There's a short version of this review that goes like this: King Diamond and Cradle of Filth can fucking eat it. The reason why those two well-respected bands need to get Sanctimonious into their cake-holes as soon as possible is because Attic have managed to do exactly what those bands have been doing for decades and, frankly, wiped the floor with almost everything they have released. That's not to say that listeners will be tipping their copies of Abigail and The Eye into an incinerator any time soon, nor that CoF's latest Hammer of the Witches was anything less than astonishingly vibrant, but more to emphasize the fact that Attic have accepted all of the worthy features from those two bands, addressed the problems with the style, and come up with something that need not be embarrassed to stand among the best in occult metal.

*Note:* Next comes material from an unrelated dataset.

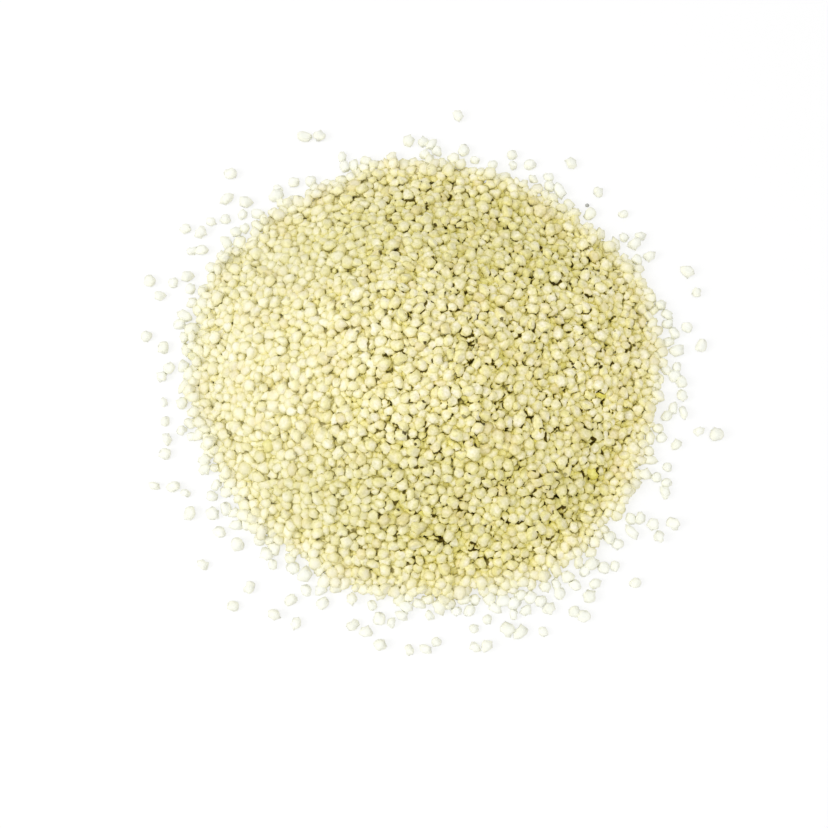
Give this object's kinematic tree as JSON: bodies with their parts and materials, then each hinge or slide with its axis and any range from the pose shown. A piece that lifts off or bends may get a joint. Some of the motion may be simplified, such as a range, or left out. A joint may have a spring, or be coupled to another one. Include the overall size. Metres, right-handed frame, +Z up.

The influence from King Diamond and Mercyful Fate is extremely obvious, copying from the same blueprint of melodic riffing accompanied by plentiful sinuous leads, storytelling drama that arrives by way of a plethora of vocal gymnastics, and a dark, occult tone running through the whole thing. However, Attic are not direct imitators of the style forged by those bands in the 1980s, modernizing elements of the sound, such as the more forceful riffing that crosses over into thrash and black metal on several memorable occasions, the infrequent use of blastbeats, and rather more extensive song structures that bear some resemblance to the theatrics of Hell's Human Remains. In those distinctions between the Germans and the Danish source, Cradle of Filth may well be the factor to fill the gaps, owing to the band's more extreme sound, knottier songwriting, and also the last point on which Sanctimonious resoundingly succeeds - its religious concept.